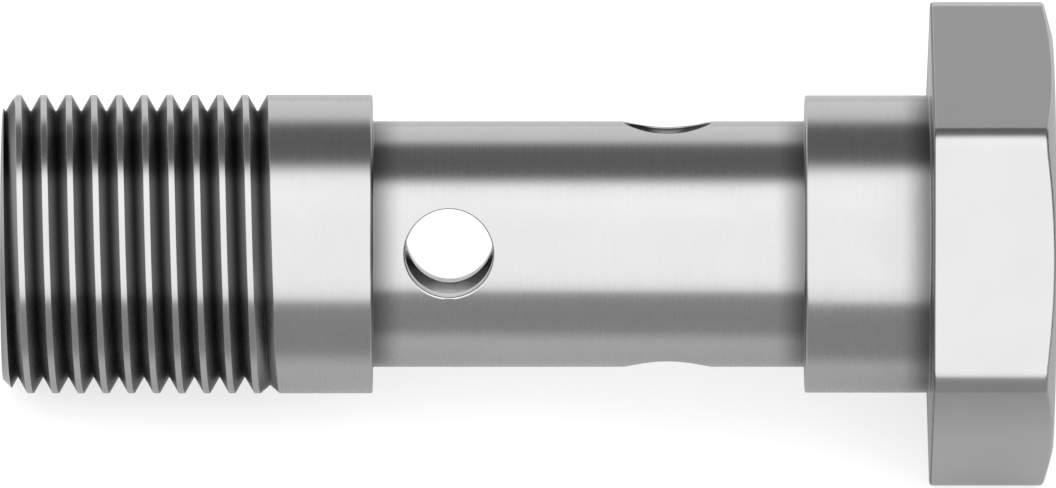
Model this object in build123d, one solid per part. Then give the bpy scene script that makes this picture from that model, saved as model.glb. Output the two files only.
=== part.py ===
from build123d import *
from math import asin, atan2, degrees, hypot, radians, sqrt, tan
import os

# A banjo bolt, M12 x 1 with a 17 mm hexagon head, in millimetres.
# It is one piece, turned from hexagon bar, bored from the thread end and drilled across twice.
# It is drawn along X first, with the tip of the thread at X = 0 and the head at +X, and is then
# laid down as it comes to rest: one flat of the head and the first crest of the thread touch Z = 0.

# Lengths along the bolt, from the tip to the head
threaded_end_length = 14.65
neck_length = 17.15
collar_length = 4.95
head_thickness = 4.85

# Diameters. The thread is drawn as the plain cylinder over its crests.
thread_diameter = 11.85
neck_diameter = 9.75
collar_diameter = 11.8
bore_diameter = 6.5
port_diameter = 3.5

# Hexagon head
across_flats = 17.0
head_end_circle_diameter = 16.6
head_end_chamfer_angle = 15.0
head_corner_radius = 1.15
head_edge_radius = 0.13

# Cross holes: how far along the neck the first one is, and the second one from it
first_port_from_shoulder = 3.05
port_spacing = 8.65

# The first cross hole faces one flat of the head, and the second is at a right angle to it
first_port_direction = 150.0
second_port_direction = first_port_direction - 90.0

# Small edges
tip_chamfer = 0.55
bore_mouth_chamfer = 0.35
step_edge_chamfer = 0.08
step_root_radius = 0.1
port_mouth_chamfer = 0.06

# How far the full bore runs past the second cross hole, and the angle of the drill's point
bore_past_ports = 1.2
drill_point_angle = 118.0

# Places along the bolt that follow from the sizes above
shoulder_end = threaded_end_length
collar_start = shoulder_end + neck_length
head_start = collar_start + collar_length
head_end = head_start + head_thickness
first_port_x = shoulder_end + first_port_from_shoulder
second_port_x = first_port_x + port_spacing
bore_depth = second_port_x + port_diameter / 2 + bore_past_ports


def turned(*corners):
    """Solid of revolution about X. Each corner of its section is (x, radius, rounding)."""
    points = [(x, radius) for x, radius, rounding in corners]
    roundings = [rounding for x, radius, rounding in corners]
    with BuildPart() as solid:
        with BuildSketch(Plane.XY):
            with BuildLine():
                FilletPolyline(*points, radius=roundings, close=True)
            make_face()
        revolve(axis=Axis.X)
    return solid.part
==
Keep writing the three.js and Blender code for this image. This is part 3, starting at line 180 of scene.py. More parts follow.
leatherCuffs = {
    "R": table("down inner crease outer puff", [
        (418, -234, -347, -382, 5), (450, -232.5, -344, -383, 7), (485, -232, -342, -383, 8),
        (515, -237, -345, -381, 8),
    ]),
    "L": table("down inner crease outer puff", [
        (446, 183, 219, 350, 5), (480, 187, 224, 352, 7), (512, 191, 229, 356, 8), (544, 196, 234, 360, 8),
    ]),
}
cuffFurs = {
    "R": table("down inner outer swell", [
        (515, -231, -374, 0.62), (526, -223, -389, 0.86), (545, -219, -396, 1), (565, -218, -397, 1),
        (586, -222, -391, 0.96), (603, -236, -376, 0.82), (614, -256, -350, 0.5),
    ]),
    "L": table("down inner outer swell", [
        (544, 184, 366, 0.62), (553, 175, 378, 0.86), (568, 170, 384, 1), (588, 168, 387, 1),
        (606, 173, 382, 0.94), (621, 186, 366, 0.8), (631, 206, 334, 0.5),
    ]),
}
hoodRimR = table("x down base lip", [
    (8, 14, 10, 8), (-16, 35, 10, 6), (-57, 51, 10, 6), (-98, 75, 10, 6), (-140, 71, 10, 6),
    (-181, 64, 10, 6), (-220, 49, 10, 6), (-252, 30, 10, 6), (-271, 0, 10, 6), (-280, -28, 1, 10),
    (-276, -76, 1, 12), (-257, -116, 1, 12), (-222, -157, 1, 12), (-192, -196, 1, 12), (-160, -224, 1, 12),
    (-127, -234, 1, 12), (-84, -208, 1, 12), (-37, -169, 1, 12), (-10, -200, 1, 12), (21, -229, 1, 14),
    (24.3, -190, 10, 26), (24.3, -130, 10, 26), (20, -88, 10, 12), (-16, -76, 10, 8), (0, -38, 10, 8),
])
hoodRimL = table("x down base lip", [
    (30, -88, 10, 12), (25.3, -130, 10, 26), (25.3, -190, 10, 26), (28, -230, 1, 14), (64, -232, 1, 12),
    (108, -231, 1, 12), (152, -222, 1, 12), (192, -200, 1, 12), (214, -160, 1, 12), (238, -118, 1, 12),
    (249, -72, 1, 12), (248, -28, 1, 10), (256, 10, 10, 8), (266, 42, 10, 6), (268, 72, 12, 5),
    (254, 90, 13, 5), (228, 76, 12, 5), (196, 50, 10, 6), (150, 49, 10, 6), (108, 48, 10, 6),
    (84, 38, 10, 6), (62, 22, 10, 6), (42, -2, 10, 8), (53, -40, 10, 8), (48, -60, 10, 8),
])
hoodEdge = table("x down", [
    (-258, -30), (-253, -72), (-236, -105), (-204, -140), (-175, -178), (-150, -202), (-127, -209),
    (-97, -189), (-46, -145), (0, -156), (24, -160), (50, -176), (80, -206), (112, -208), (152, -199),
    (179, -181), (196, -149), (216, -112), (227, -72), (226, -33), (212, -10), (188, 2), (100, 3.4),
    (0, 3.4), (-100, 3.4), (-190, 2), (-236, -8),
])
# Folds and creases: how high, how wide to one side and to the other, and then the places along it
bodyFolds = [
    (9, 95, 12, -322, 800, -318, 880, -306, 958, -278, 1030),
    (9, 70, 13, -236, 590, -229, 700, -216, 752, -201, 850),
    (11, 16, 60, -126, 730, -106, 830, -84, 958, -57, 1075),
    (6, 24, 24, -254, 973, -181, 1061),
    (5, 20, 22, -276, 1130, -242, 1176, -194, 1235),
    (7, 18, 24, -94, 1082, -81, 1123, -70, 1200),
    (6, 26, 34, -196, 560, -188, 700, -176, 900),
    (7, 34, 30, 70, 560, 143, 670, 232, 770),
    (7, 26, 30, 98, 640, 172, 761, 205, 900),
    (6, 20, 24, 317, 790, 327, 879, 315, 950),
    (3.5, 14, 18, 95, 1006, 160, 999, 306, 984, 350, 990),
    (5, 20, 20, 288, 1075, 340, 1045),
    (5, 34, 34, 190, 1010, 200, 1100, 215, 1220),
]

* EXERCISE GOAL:
Each line that has the word "scene" should be copied.

* COMPLETE RESPONSE:
Model this object in build123d, one solid per part. Then give the bpy scene script that makes this picture from that model, saved as model.glb. Output the two files only.
Keep writing the three.js and Blender code for this image. This is part 3, starting at line 180 of scene.py. More parts follow.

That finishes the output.